EXERCISE INSTRUCTIONS: Reproduce precisely the lines of the listing below, starting with the line that contains "bottom_leaf();" and stopping after the line that contains "if empty is"; include nothing else.

BEGIN RAW DATA

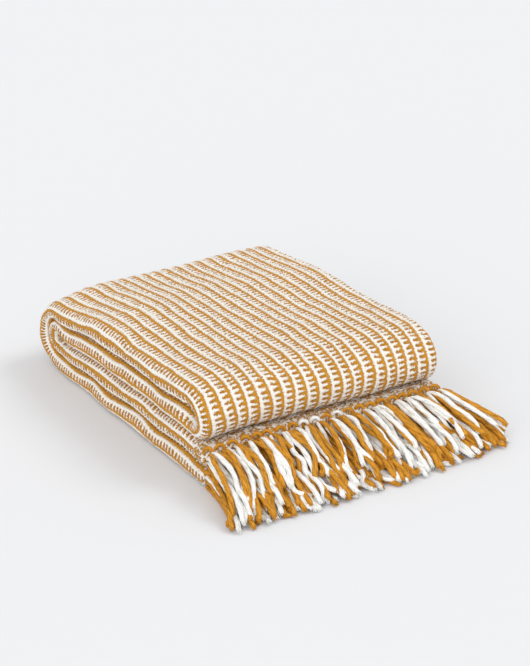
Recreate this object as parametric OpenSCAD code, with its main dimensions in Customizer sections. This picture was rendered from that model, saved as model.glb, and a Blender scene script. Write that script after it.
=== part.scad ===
// Folded throw blanket with a tasselled fringe.
// The woven cloth is folded lengthwise into a strip of four plies. The strip is folded across into
// four leaves, with the two fringed ends at the front. X runs along the fringe, -Y is the front,
// Z is up, and the origin is at the middle of the underside of the whole box.

/* [Folded cloth] */
// Width of the folded strip, a quarter of the woven width
leaf_w = 325; // [240:5:420]
// Depth of the folded throw, from the front curl to the back wrap
leaf_d = 425; // [330:5:560]
// Thickness of one ply of the woven cloth
ply_t = 6.5; // [5:0.25:9]
// How far the middle lower leaf's fringed end stands out past the front curl
upper_lip = 8; // [5:0.5:16]
// How far the bottom leaf's fringed end stands out past the front curl
lower_lip = 2; // [0:0.5:4]
// Smallest bend radius inside a crease
crease_r = 0.5; // [0.3:0.1:1.5]
// Height of the slit between the two halves that open like a book
slit = 0.3; // [0.3:0.1:1]

/* [Fringe] */
// Tassels along one ply's end
tassel_count = 21; // [11:1:27]
// Distance from the strip's side to the middle of the first tassel
tassel_margin = 8; // [7:0.5:14]
// Gap between neighbouring tassels at the edge
tassel_gap = 2; // [1.8:0.1:3]
// How much narrower a tassel is at its tip
tip_narrowing = 2; // [0:0.25:4]
// Thickness of a top tassel at its tip
tip_t = 5.5; // [3:0.25:8]
// How far the top row reaches out from its edge cord
top_reach = 86; // [60:1:110]
// How far the rows under it reach out from the middle lower leaf
under_reach = 94; // [70:1:120]
// Height of each row of tassels where the tips lie on one another
tip_layer = 2.4; // [1.8:0.1:4]
// Air between one row of tassels and the next
row_gap = 0.8; // [0.6:0.1:1.2]
// Sideways sweep of the leftmost tassel's tip
sweep_left = 38; // [0:1:45]
// Sideways sweep of the rightmost tassel's tip
sweep_right = 56; // [0:1:65]

/* [Edge cord] */
// Diameter of the yarn that the top tassels are looped over
cord_d = 3.2; // [2:0.1:4]
// Radial clearance between that yarn and a tassel's eye
eye_play = 0.1; // [0.05:0.05:0.2]
// Gap between a tassel's eye and the cloth behind it
eye_gap = 0.8; // [0.5:0.1:2]
// Diameter of the stitches that tie the edge cord to the cloth
stitch_d = 1.2; // [0.8:0.1:1.4]

/* [Hidden] */
ochre = "#C8842A";
cream = "#F5F1EA";
shaded = "#A56B22";
$fn = 64;
plies = 4; // plies in one leaf
pairs = plies / 2; // folded pairs of plies at the open side
curve_steps = 8; // straight steps along a drooping tassel
sweep_power = 10; // how quickly the sideways sweep dies away from the two ends
droop_power = 1.2; // how late a tassel droops
eye_share = 0.6; // a tassel's eye is this share of a ply's thickness in radius

leaf_t = plies * ply_t;
lower_top = 2 * leaf_t; // top of the half that stays down
upper_base = lower_top + slit; // underside of the half that opens

fold_y = leaf_d / 2 - 2 * leaf_t; // middle of the two nested back folds
curl_y = -leaf_d / 2 + leaf_t; // middle of the front curl
upper_end_y = -leaf_d / 2 - upper_lip; // fringed end of the middle lower leaf
lower_end_y = -leaf_d / 2 - lower_lip; // fringed end of the bottom leaf

eye_r = eye_share * ply_t;
eye_y = upper_end_y - eye_gap - eye_r;
eye_z = lower_top - ply_t / 2;
tassel_pitch = (leaf_w - 2 * tassel_margin) / (tassel_count - 1);
tassel_w = tassel_pitch - tassel_gap;
top_row = 2 * plies - 1; // rows count up from 0 on the surface that the throw lies on
tip_y = min(eye_y - top_reach, upper_end_y - under_reach);

// The geometry above is centred on the folded strip. These move the box's middle to the origin.
reach_left = leaf_w / 2 - tassel_margin + sweep_left + (tassel_w - tip_narrowing) / 2;
reach_right = leaf_w / 2 - tassel_margin + sweep_right + (tassel_w - tip_narrowing) / 2;
shift_x = (max(reach_left, leaf_w / 2) - max(reach_right, leaf_w / 2)) / 2;
shift_y = -(leaf_d / 2 + tip_y) / 2;

function two_digits(k) = str(k < 10 ? "0" : "", k);
function tassel_name(k) = str("tassel_", two_digits(k));
function tassel_x(k) = -leaf_w / 2 + tassel_margin + (k - 1) * tassel_pitch;
function along(k) = (k - 1) / (tassel_count - 1);
function sweep(k) = sweep_right * pow(along(k), sweep_power) - sweep_left * pow(1 - along(k), sweep_power);
function droop(t) = pow(max(0, t), droop_power);
function mix(a, b, s) = a * (1 - s) + b * s;
function layer_z(row, t) = row * mix(ply_t, tip_layer, droop(t));
function row_name(row) = row < plies
    ? str("lower_fringe_", row + 1)
    : str("upper_fringe_", row - plies + 1);

// Section of the folded strip, with its thickness along the first axis and its width along the
// second: one thick round fold at the left, and a round fold for each pair of plies at the right.
module strip_section(t = leaf_t) {
    fold_r = t / 2;
    pair_r = fold_r / pairs;
    translate([fold_r, fold_r - leaf_w / 2])
        circle(r = fold_r);
    translate([0, fold_r - leaf_w / 2])
        square([t, leaf_w - fold_r - pair_r]);
    for (i = [0 : pairs - 1])
        translate([pair_r * (2 * i + 1), leaf_w / 2 - pair_r])
            circle(r = pair_r);
}

// A flat stretch of the strip, from y0 to y1, lying on height z
module leaf(y0, y1, z) {
    translate([shift_x, shift_y + y0, z])
        rotate([0, -90, -90])
            linear_extrude(y1 - y0)
                strip_section();
}

// A bend of the strip about a line along X at y, z, from angle a0 to a1 above +Y
module bend(y, z, r0, r1, a0, a1) {
    translate([shift_x, shift_y + y, z])
        rotate([90, 0, 90])
            rotate([0, 0, a0])
                rotate_extrude(angle = a1 - a0)
                    translate([r0, 0])
                        strip_section(r1 - r0);
}

module bottom_leaf() {
    color(ochre) leaf(lower_end_y, fold_y, 0);
}

module middle_lower_leaf() {
    color(cream) leaf(upper_end_y, fold_y, leaf_t);
}

module middle_upper_leaf() {
    color(ochre) leaf(curl_y, fold_y, upper_base);
}

module top_leaf() {
    color(cream) leaf(curl_y, fold_y, upper_base + leaf_t);
}

module back_wrap_lower() {
    color(ochre) bend(fold_y, lower_top, leaf_t, 2 * leaf_t, -90, 0);
}

module back_wrap_upper() {
    color(cream) bend(fold_y, upper_base, leaf_t, 2 * leaf_t, 0, 90);
}

module back_fold_lower() {
    color(cream) bend(fold_y, lower_top, crease_r, leaf_t, -90, 0);
}

module back_fold_upper() {
    color(ochre) bend(fold_y, upper_base, crease_r, leaf_t, 0, 90);
}

module front_curl() {
    color(cream) bend(curl_y, upper_base + leaf_t, crease_r, leaf_t, 90, 270);
}

// An upright side view, given as points in Y and Z, drawn out along X
module side_view(points) {
    reach = leaf_w + sweep_left + sweep_right;
    rotate([90, 0, 90])
        linear_extrude(2 * reach, center = true)
            polygon(points);
}

// Plan of tassel k from y0 to y1, drawn out along Z
module tassel_plan(k, y0, y1) {
    x0 = tassel_x(k);
    x1 = x0 + sweep(k);
    tip_w = tassel_w - tip_narrowing;
    linear_extrude(2 * lower_top)
        polygon([
            [x0 - tassel_w / 2, y0], [x1 - tip_w / 2, y1],
            [x1 + tip_w / 2, y1], [x0 + tassel_w / 2, y0],
        ]);
}

// One whole row of tassels that lies under the top row, each tassel a solid of its own
module under_row(row) {
    y0 = row < plies ? lower_end_y : upper_end_y;
    y1 = upper_end_y - under_reach;
    steps = [for (i = [0 : curve_steps]) mix(y0, y1, i / curve_steps)];
    share = [for (y = steps) (upper_end_y - y) / under_reach];
    over = [for (i = [0 : curve_steps]) [steps[i], layer_z(row + 1, share[i]) - row_gap]];
    under = [for (i = [curve_steps : -1 : 0]) [steps[i], layer_z(row, share[i])]];
    color(row % 2 == 0 ? ochre : cream)
        translate([shift_x, shift_y, 0])
            for (k = [1 : tassel_count])
                intersection() {
                    side_view(concat(over, under));
                    tassel_plan(k, y0, y1);
                }
}

// One tassel of the top row, with the eye that turns on the edge cord
module tassel(k) {
    root_t = 1.9 * eye_r;
    tip_z = layer_z(top_row, 1) + row_gap + tip_t / 2;
    steps = [for (i = [0 : curve_steps]) i / curve_steps];
    middle = [for (t = steps) mix(eye_z, tip_z, droop(t))];
    half = [for (t = steps) mix(root_t, tip_t, t) / 2];
    over = [for (i = [0 : curve_steps]) [eye_y - steps[i] * top_reach, middle[i] + half[i]]];
    under = [for (i = [curve_steps : -1 : 0]) [eye_y - steps[i] * top_reach, middle[i] - half[i]]];
    color(k % 2 == 0 ? ochre : cream)
        translate([shift_x, shift_y, 0])
            difference() {
                union() {
                    intersection() {
                        side_view(concat(over, under));
                        tassel_plan(k, eye_y, eye_y - top_reach);
                    }
                    eye_line(tassel_x(k) - tassel_w / 2, tassel_w, eye_r);
                }
                eye_line(tassel_x(k) - tassel_w, 2 * tassel_w, cord_d / 2 + eye_play);
            }
}

// A cylinder along the line that the top tassels turn on
module eye_line(x, length, r) {
    translate([x, eye_y, eye_z])
        rotate([0, 90, 0])
            cylinder(h = length, r = r);
}

// The yarn along the top ply's end, with a stitch back to the cloth beside each tassel
module edge_cord() {
    stitch_x0 = tassel_x(1) - tassel_pitch / 2;
    color(shaded)
        translate([shift_x, shift_y, 0]) {
            eye_line(stitch_x0, tassel_count * tassel_pitch, cord_d / 2);
            for (k = [0 : tassel_count])
                translate([stitch_x0 + k * tassel_pitch, upper_end_y, eye_z])
                    rotate([90, 0, 0])
                        cylinder(h = upper_end_y - eye_y, d = stitch_d);
        }
}

bottom_leaf();
middle_lower_leaf();
middle_upper_leaf();
top_leaf();
back_wrap_lower();
back_wrap_upper();
back_fold_lower();
back_fold_upper();
front_curl();
edge_cord();
for (row = [0 : top_row - 1])
    under_row(row);
for (k = [1 : tassel_count])
    tassel(k);
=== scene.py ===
"""Folded throw blanket: a chunky ladder-rib weave in ochre and cream wool, with a tasselled fringe.

The throw is one strip of cloth of four plies. It is folded into four leaves, so the cloth is drawn by
sweeping the outline of the strip along the fold path, one stretch after another, and by raising the
spines and rungs of the weave on it. The fringe is drawn strand by strand.
"""

import logging
import math
from dataclasses import dataclass, field
from enum import Enum

import bpy
import numpy as np
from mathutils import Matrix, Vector


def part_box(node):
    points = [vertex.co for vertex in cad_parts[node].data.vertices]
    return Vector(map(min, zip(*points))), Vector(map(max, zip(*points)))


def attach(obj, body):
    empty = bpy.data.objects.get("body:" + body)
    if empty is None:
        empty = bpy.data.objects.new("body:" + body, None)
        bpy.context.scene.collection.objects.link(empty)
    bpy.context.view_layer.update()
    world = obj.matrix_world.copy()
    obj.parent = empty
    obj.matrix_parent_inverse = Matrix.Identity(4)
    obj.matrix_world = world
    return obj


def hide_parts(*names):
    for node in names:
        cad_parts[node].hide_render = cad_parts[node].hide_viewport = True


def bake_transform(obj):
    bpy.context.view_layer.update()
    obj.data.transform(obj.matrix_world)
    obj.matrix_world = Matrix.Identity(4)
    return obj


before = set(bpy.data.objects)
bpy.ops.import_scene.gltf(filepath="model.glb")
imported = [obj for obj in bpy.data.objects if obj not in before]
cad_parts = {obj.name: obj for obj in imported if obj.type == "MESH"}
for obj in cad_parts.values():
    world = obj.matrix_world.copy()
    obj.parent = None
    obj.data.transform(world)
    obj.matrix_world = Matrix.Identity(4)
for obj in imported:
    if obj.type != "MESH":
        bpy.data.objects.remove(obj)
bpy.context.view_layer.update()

LOG = logging.getLogger("throw")
MM = 0.001
TAU = 2 * math.pi

LOWER = "lower_half"
UPPER = "upper_half"
TASSEL_WIDTH = 13.45 * MM


class Slot(Enum):
    """Names for the throw's materials."""

    CLOTH = "woven_cloth"
    FRINGE = "fringe_yarn"
    EDGE = "edge_yarn"


class Dye(Enum):
    """The two yarns, by the letter that stands for them in a tassel's colours."""

    CREAM = "c"
    OCHRE = "o"


DYE_SLOTS = {dye.value: slot for slot, dye in enumerate(Dye)}


# ---------------------------------------------------------------- small helpers


def linear(code: str) -> tuple[float, float, float, float]:
    """Turn an sRGB hex code to a linear colour.

    Args:
        code: six hex digits, such as "C8842A".

    Returns:
        Red, green, blue and an alpha of 1.
    """
    parts = [int(code[i : i + 2], 16) / 255 for i in (0, 2, 4)]
    made = [p / 12.92 if p <= 0.04045 else ((p + 0.055) / 1.055) ** 2.4 for p in parts]
    return made[0], made[1], made[2], 1.0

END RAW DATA

WRITTEN SOLUTION:
bottom_leaf();
middle_lower_leaf();
middle_upper_leaf();
top_leaf();
back_wrap_lower();
back_wrap_upper();
back_fold_lower();
back_fold_upper();
front_curl();
edge_cord();
for (row = [0 : top_row - 1])
    under_row(row);
for (k = [1 : tassel_count])
    tassel(k);
=== scene.py ===
"""Folded throw blanket: a chunky ladder-rib weave in ochre and cream wool, with a tasselled fringe.

The throw is one strip of cloth of four plies. It is folded into four leaves, so the cloth is drawn by
sweeping the outline of the strip along the fold path, one stretch after another, and by raising the
spines and rungs of the weave on it. The fringe is drawn strand by strand.
"""

import logging
import math
from dataclasses import dataclass, field
from enum import Enum

import bpy
import numpy as np
from mathutils import Matrix, Vector


def part_box(node):
    points = [vertex.co for vertex in cad_parts[node].data.vertices]
    return Vector(map(min, zip(*points))), Vector(map(max, zip(*points)))


def attach(obj, body):
    empty = bpy.data.objects.get("body:" + body)
    if empty is None:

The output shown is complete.